Oficialmente, o MME tem evitado abordar o assunto. Procurado pelo Valor, o
ministério não retornou ao pedido de entrevista. A Empresa de Pesquisa
Energética (EPE), no entanto, tem batido na tecla sobre a necessidade de
acelerar a liberação de projetos de geração que impactem terras indígenas. O
modelo analisado seria parecido ao proposto para a exploração mineral, ou seja,
o pagamento de royalties para aldeias que tiverem terras invadidas por
barragens de hidrelétricas.
A Constituição Federal, em seu artigo 231, já prevê que o
“aproveitamento dos recursos hídricos, incluídos os potenciais energéticos, a
pesquisa e a lavra das riquezas minerais em terras indígenas só podem ser
efetivados com autorização do Congresso Nacional”.
“Está
na Constituição, mas falta a lei que regulamente esse artigo”, diz Aloysio Guapindaia,
diretor do Departamento de Promoção ao Desenvolvimento Sustentável da Funai.

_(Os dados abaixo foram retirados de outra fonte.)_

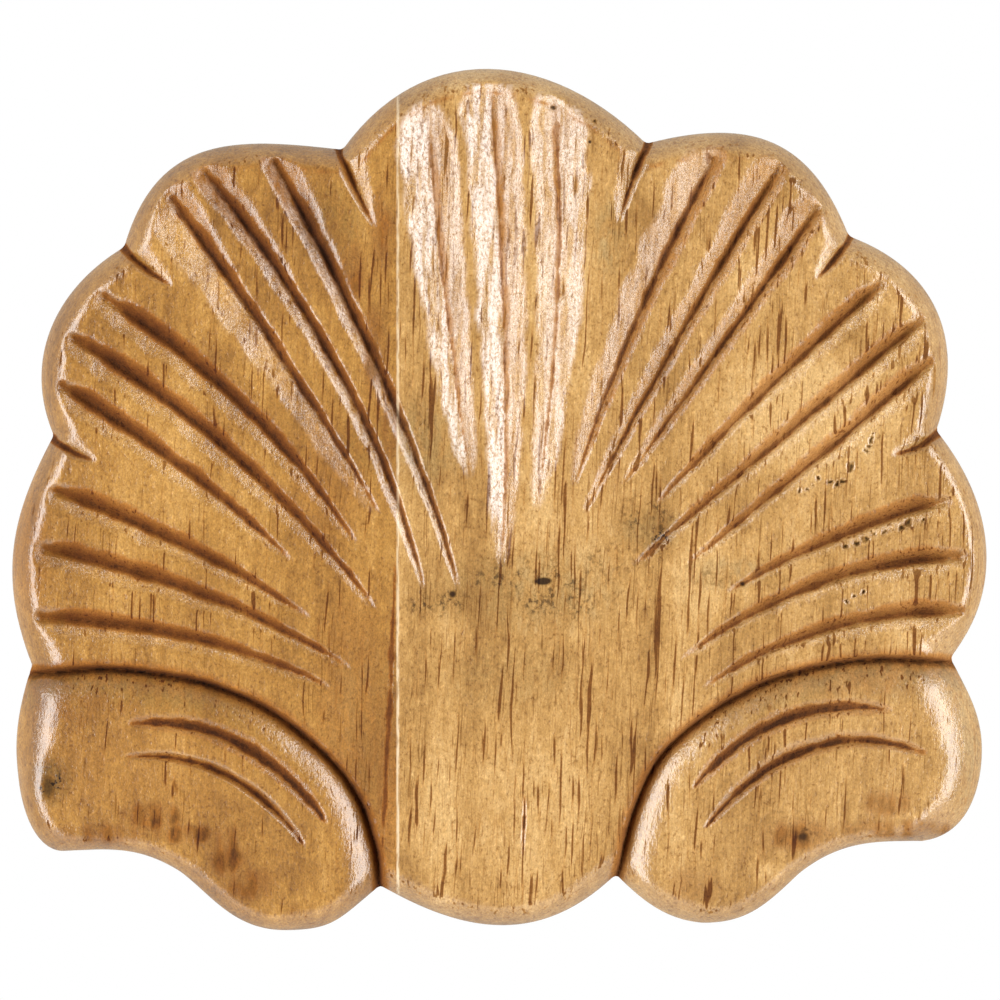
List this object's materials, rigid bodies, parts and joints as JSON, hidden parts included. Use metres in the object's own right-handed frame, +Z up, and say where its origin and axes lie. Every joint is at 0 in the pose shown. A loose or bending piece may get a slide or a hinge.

“Pelas regras atuais, não liberamos nenhuma usina que atinja terra indígena.”
Parlamentares
chegaram a analisar a possibilidade de que a exploração dos rios para geração
de energia fosse incluída no Projeto de Lei 1.610/96, mas segundo o senador
Romero Jucá (PMDB), relator do projeto original, a orientação final foi de que
esse tema fosse tratado em um PL à parte. “É mais viável não misturar as coisas. A
inclusão das hidrelétricas poderia atrasar ainda mais a tramitação do projeto
de mineração”, comenta.
O
Conselho Indigenista Missionário (Cimi), vinculado à Conferência Nacional dos
Bispos do Brasil (CNBB), está fazendo um levantamento sobre as obras de
infraestrutura que afetam as reservas indígenas. Segundo Cleber Buzatto,
secretário-executivo do Cimi, há cerca de 450 empreendimentos em andamento ou
projetadas no país que atingem de alguma forma as reservas. A maioria dessas
obras está ligada a projetos de mineração e geração de energia.